= What you should do =
Output a verbatim copy of the data, cut off after the line that contains "liner_wall = 2.0".

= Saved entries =
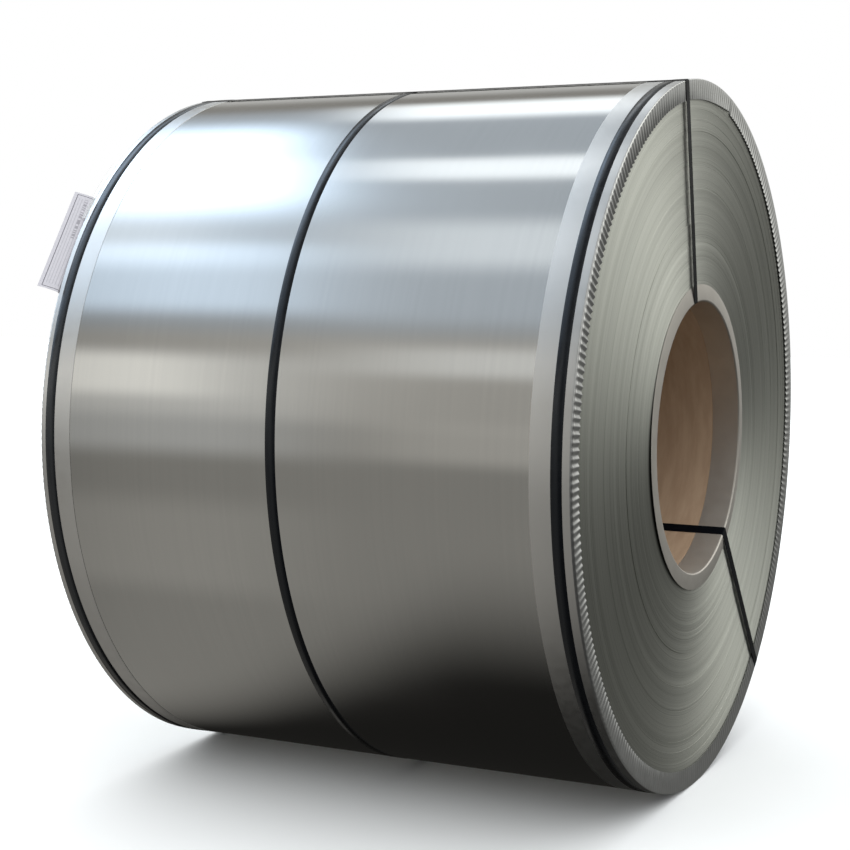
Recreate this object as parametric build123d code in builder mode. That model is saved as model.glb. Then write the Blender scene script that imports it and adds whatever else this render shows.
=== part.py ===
# Steel coil with galvanised edge protectors, a fibre bore liner and steel strapping, lying on its side.
# Frame: origin at the middle of the bore, +X along the bore towards the end that shows its protector's lap, +Z up.
import os
from math import cos, radians, sin, sqrt

from build123d import *

os.makedirs("parts", exist_ok=True)

# Driving dimensions in millimetres and degrees
strip_width = 1000.0
coil_radius = 652.0
bore_radius = 254.0
turn_step_radius = 398.0
turn_step = 0.5

sheet = 0.5
outer_wrap = {"right": 68.0, "left": 60.0}
outer_face_width = 31.5
outer_bend = 3.0
stand_off = 4.0
flute_count = 320
flute_length = 25.0

ring_bore_depth = 50.0
ring_face_radius = 283.0
ring_bend = 3.5

liner_wall = 2.0

strap_width = 19.0
strap_sheet = 0.5
girth_strap_x = {"left": -482.5, "middle": -28.0, "right": 477.0}
eye_strap_angle = {"top": 100.0, "lower": -51.5}
eye_strap_corner = 3.0

seal_length = 42.0
seal_lip = 1.6
seal_sheet = 0.9
girth_seal_angle = 20.0
eye_seal_radius = 450.0

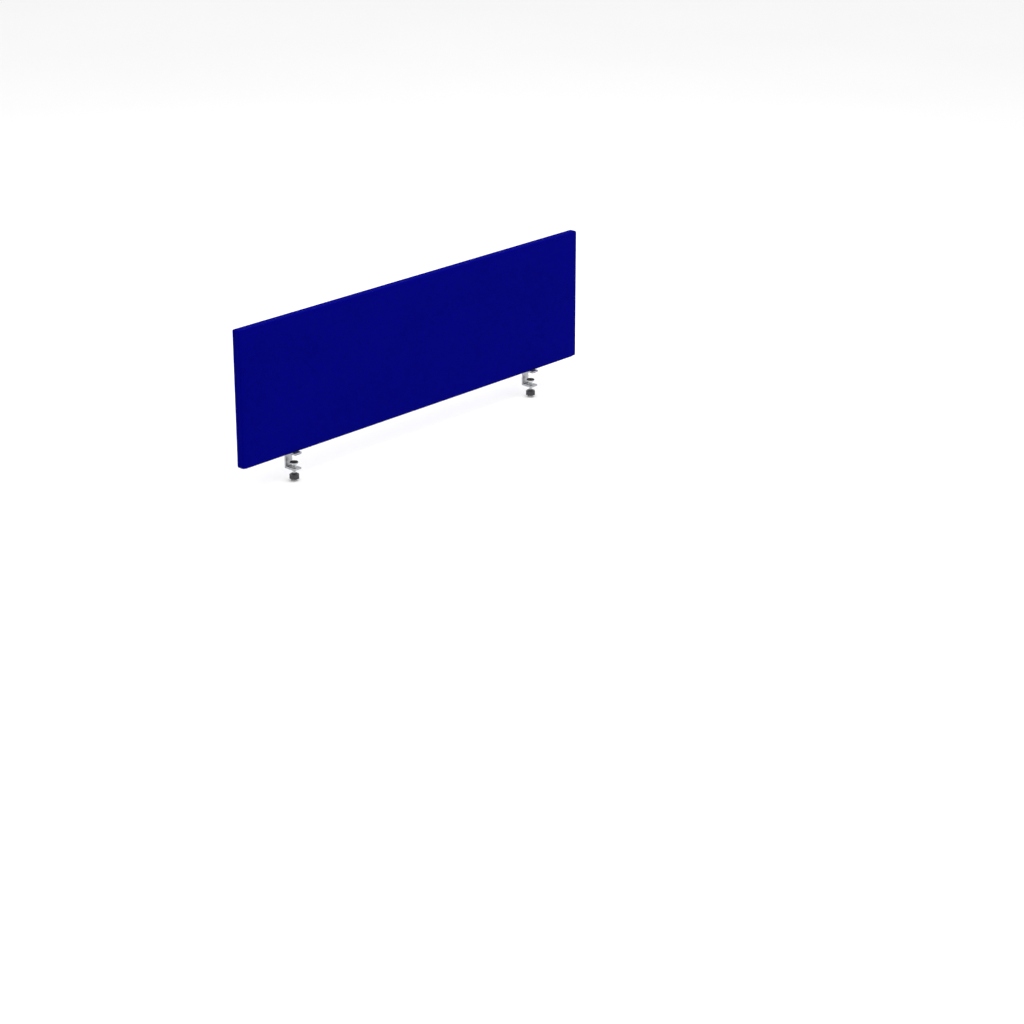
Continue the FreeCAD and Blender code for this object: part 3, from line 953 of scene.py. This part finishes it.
class PANEL_OT_knobs(bpy.types.Operator):
    """Makes the lobed knobs"""

    bl_idname = "privacy_panel.knobs"
    bl_label = "Knobs"

    def execute(self, context):
        settings = context.scene.panel_clamps
        for side in SIDES:
            low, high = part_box(f"clamp_knob_{side}")
            centre = spindle_axis(side)
            radius = (high.x - low.x) / 2
            body_top = high.z - settings.collar_height
            mesh = bmesh.new()
            steps = STEPS_PER_LOBE * settings.knob_lobes
            bmesh.ops.create_circle(mesh, cap_ends=True, radius=1.0, segments=steps)
            for vertex in mesh.verts:
                angle = math.atan2(vertex.co.y, vertex.co.x) + math.pi / 2
                vertex.co = vertex.co.normalized() * fluted_radius(angle, radius, settings)
                vertex.co += Vector((centre.x, centre.y, low.z))
            made = bmesh.ops.extrude_face_region(mesh, geom=mesh.faces[:])
            raised = [part for part in made["geom"] if isinstance(part, bmesh.types.BMVert)]
            bmesh.ops.translate(mesh, vec=UP * (body_top - low.z), verts=raised)
            bmesh.ops.recalc_face_normals(mesh, faces=mesh.faces)
            rims = [e for e in mesh.edges if abs((e.verts[0].co - e.verts[1].co).z) < 0.01 * MM]
            round_edges(mesh, rims, settings.knob_edge, 5, clamp_overlap=True)
            self.sink_underside(mesh, centre, low.z, settings)
            turned(mesh, self.collar(settings, body_top, high.z), centre, 64)
            turned(mesh, self.cap(low.z), centre, 64)
            sharpen(mesh, 40)
            name = f"clamp_knob_{side}"
            finished_piece(f"lobed_knob_{side}", mesh, knob_plastic, f"spindle_{side}", "knob_plastic", name)
        return {"FINISHED"}

    def sink_underside(self, mesh, centre, level, settings):
        """Puts a round dish in the lobed underside."""
        flat = max(mesh.faces, key=lambda f: len(f.verts) * (f.normal.z < -0.9))
        rim = flat.edges[:]
        bmesh.ops.delete(mesh, geom=[flat], context="FACES_ONLY")
        ring = bmesh.ops.create_circle(
            mesh,
            radius=settings.dish_radius,
            segments=STEPS_PER_LOBE * settings.knob_lobes,
            matrix=Matrix.Translation((centre.x, centre.y, level)),
        )["verts"]
        edges = list({edge for vertex in ring for edge in vertex.link_edges})
        bmesh.ops.bridge_loops(mesh, edges=rim + edges)
        made = bmesh.ops.extrude_edge_only(mesh, edges=edges)["geom"]
        raised = [part for part in made if isinstance(part, bmesh.types.BMVert)]
        bmesh.ops.translate(mesh, vec=UP * settings.dish_depth, verts=raised)
        to_axis = Matrix.Translation((-centre.x, -centre.y, 0))
        bmesh.ops.scale(mesh, vec=(0.92, 0.92, 1), space=to_axis, verts=raised)
        bmesh.ops.edgeloop_fill(mesh, edges=[part for part in made if isinstance(part, bmesh.types.BMEdge)])

    def collar(self, settings, bottom, top):
        """The collar's outline, with a soft foot and a broken top edge."""
        radius = settings.collar_radius
        bevel = 0.6 * MM
        turns = [part * math.pi / 8 for part in range(5)]
        foot = [(radius + bevel * (1 - math.sin(t)), bottom + bevel * (1 - math.cos(t))) for t in turns]
        return [(0, bottom - bevel)] + foot + [(radius, top - bevel), (radius - bevel, top), (0, top)]

    def cap(self, bottom):
        """The outline of the round plug in the knob's dished underside."""
        radius = 5.2 * MM
        bevel = 0.4 * MM
        face = bottom + 0.2 * MM
        back = bottom + 1.6 * MM
        return [(0, face), (radius - bevel, face), (radius, face + bevel), (radius, back), (0, back)]


GROOVE_MOUTH = 0.35 * MM  # half the width of a groove at the rubber's surface
GROOVE_FOOT = 0.2 * MM  # half the width of its floor


class PANEL_OT_rubber_pads(bpy.types.Operator):
    """Makes the ribbed rubber pads of the feet and the upper jaws"""

    bl_idname = "privacy_panel.rubber_pads"
    bl_label = "Rubber pads"

    def execute(self, context):
        settings = context.scene.panel_clamps
        for side in SIDES:
            self.foot_pad(side, settings)
            self.jaw_pad(side, settings)
        return {"FINISHED"}

    def foot_pad(self, side, settings):
        """A round pad with ring-shaped ribs on top."""
        low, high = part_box(f"pressure_pad_{side}")
        radius = (high.x - low.x) / 2
        edge = 0.7 * MM
        rings = int((radius - edge) / settings.rib_pitch)
        outline = [(0, low.z), (radius, low.z), (radius, high.z - edge)]
        turns = [part * math.pi / 8 for part in range(1, 5)]
        outline += [(radius - edge * (1 - math.cos(t)), high.z - edge * (1 - math.sin(t))) for t in turns]
        groove_floor = high.z - settings.rib_depth
        for ring in range(rings, 0, -1):
            middle = (ring - 0.35) * settings.rib_pitch
            outline += [(middle + GROOVE_MOUTH, high.z), (middle + GROOVE_FOOT, groove_floor)]
            outline += [(middle - GROOVE_FOOT, groove_floor), (middle - GROOVE_MOUTH, high.z)]
        outline.append((0, high.z))
        mesh = bmesh.new()
        turned(mesh, outline, spindle_axis(side), 64)
        sharpen(mesh)
        name = f"pressure_pad_{side}"
        finished_piece(f"ribbed_foot_pad_{side}", mesh, pad_rubber, f"foot_{side}", "pad_rubber", name)

    def jaw_pad(self, side, settings):
        """A thin pad whose underside has ribs along the worktop's edge."""
        low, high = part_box(f"jaw_pad_{side}")
        mesh = upright_block(low, high)
        upright = [e for e in mesh.edges if abs((e.verts[0].co - e.verts[1].co).z) > 0.1 * MM]
        round_edges(mesh, upright, 1.5 * MM, 4)
        plain_end = 2 * MM
        first = low.y + plain_end
        grooves = int((high.y - low.y - 2 * plain_end) / settings.rib_pitch)
        for groove in range(grooves + 1):
            for shift in (-GROOVE_MOUTH, -GROOVE_FOOT, GROOVE_FOOT, GROOVE_MOUTH):
                bmesh.ops.bisect_plane(
                    mesh,
                    geom=mesh.verts[:] + mesh.edges[:] + mesh.faces[:],
                    dist=0.0001 * MM,
                    plane_co=(0, first + groove * settings.rib_pitch + shift, 0),
                    plane_no=(0, 1, 0),
                )
        half = settings.rib_pitch / 2
        for vertex in mesh.verts:
            part = (vertex.co.y - first + half) % settings.rib_pitch - half
            inside = first - 0.3 * MM < vertex.co.y < high.y - 1.6 * MM
            if vertex.co.z < low.z + 0.1 * MM and inside and abs(part) < 0.25 * MM:
                vertex.co.z += settings.rib_depth
        sharpen(mesh)
        finished_piece(f"ribbed_jaw_pad_{side}", mesh, pad_rubber, "panel", "pad_rubber", f"jaw_pad_{side}")


# The stage


def area_light(name, place_at, aim, size, power):
    """A square light that looks at a point."""
    data = bpy.data.lights.new(name, "AREA")
    data.shape = "SQUARE"
    data.size = size
    data.energy = power
    light = bpy.data.objects.new(name, data)
    light.location = place_at
    light.rotation_euler = (Vector(aim) - Vector(place_at)).to_track_quat("-Z", "Y").to_euler()
    bpy.context.scene.collection.objects.link(light)


class PANEL_OT_stage(bpy.types.Operator):
    """Makes the floor, the lights and the camera"""

    bl_idname = "privacy_panel.stage"
    bl_label = "Stage"

    def execute(self, context):
        scene = context.scene
        settings = scene.panel_stage
        scene.view_settings.view_transform = "Standard"
        mesh = bmesh.new()
        half = settings.floor_size / 2
        bmesh.ops.create_grid(mesh, x_segments=4, y_segments=4, size=half)
        bmesh.ops.translate(mesh, vec=UP * (cad_low.z - settings.floor_gap), verts=mesh.verts)
        data = bpy.data.meshes.new("studio_floor")
        mesh.to_mesh(data)
        mesh.free()
        floor = bpy.data.objects.new("studio_floor", data)
        scene.collection.objects.link(floor)
        coat(floor, studio_floor)

        world = bpy.data.worlds.new("studio")
        world.use_nodes = True
        background = world.node_tree.nodes["Background"]
        background.inputs["Color"].default_value = (1, 1, 1, 1)
        background.inputs["Strength"].default_value = settings.sky
        scene.world = world

        aim = (cad_low + cad_high) / 2
        area_light("overhead_light", (0, -0.3, 3.4), aim, 3.0, settings.overhead)
        area_light("front_light", (1.2, -4.2, 2.4), aim, 2.6, settings.front)
        area_light("side_light", (-4.4, -0.6, 2.2), aim, 2.2, settings.side)

        camera_data = bpy.data.cameras.new("camera")
        camera_data.lens = settings.lens
        camera = bpy.data.objects.new("camera", camera_data)
        camera.location = settings.camera_place
        camera.rotation_euler = (math.pi / 2 - settings.camera_dip, 0, -settings.camera_bearing)
        scene.collection.objects.link(camera)
        scene.camera = camera
        return {"FINISHED"}


class PANEL_PT_sidebar(bpy.types.Panel):
    """Lists the pieces and their settings"""

    bl_idname = "PANEL_PT_sidebar"
    bl_label = "Privacy panel"
    bl_space_type = "VIEW_3D"
    bl_region_type = "UI"
    bl_category = "Privacy panel"

    def draw(self, context):
        layout = self.layout
        for operator in OPERATORS:
            layout.operator(operator.bl_idname)
        for settings in (context.scene.panel_cover, context.scene.panel_clamps, context.scene.panel_stage):
            box = layout.box()
            for name in type(settings).__annotations__:
                box.prop(settings, name)


OPERATORS = (
    PANEL_OT_stage,
    PANEL_OT_cover,
    PANEL_OT_inner_parts,
    PANEL_OT_brackets,
    PANEL_OT_spindles,
    PANEL_OT_knobs,
    PANEL_OT_rubber_pads,
)
CLASSES = (CoverSettings, ClampSettings, StageSettings, *OPERATORS, PANEL_PT_sidebar)


def register():
    """Registers the classes and their settings"""
    for part in CLASSES:
        bpy.utils.register_class(part)
    bpy.types.Scene.panel_cover = bpy.props.PointerProperty(type=CoverSettings)
    bpy.types.Scene.panel_clamps = bpy.props.PointerProperty(type=ClampSettings)
    bpy.types.Scene.panel_stage = bpy.props.PointerProperty(type=StageSettings)


def unregister():
    """Removes the settings and the classes"""
    del bpy.types.Scene.panel_stage
    del bpy.types.Scene.panel_clamps
    del bpy.types.Scene.panel_cover
    for part in reversed(CLASSES):
        bpy.utils.unregister_class(part)


def main():
    """Builds the whole panel"""
    register()
    bpy.ops.privacy_panel.stage()
    bpy.ops.privacy_panel.cover()
    bpy.ops.privacy_panel.inner_parts()
    bpy.ops.privacy_panel.brackets()
    bpy.ops.privacy_panel.spindles()
    bpy.ops.privacy_panel.knobs()
    bpy.ops.privacy_panel.rubber_pads()


if __name__ == "__main__":
    main()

= Task solution =
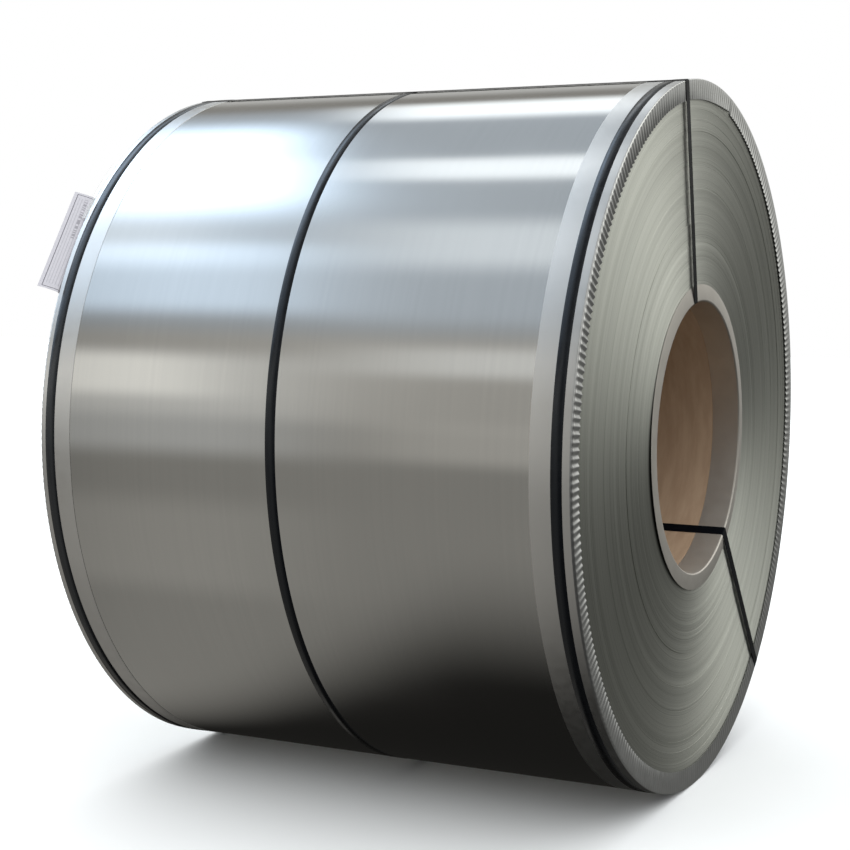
Recreate this object as parametric build123d code in builder mode. That model is saved as model.glb. Then write the Blender scene script that imports it and adds whatever else this render shows.
=== part.py ===
# Steel coil with galvanised edge protectors, a fibre bore liner and steel strapping, lying on its side.
# Frame: origin at the middle of the bore, +X along the bore towards the end that shows its protector's lap, +Z up.
import os
from math import cos, radians, sin, sqrt

from build123d import *

os.makedirs("parts", exist_ok=True)

# Driving dimensions in millimetres and degrees
strip_width = 1000.0
coil_radius = 652.0
bore_radius = 254.0
turn_step_radius = 398.0
turn_step = 0.5

sheet = 0.5
outer_wrap = {"right": 68.0, "left": 60.0}
outer_face_width = 31.5
outer_bend = 3.0
stand_off = 4.0
flute_count = 320
flute_length = 25.0

ring_bore_depth = 50.0
ring_face_radius = 283.0
ring_bend = 3.5

liner_wall = 2.0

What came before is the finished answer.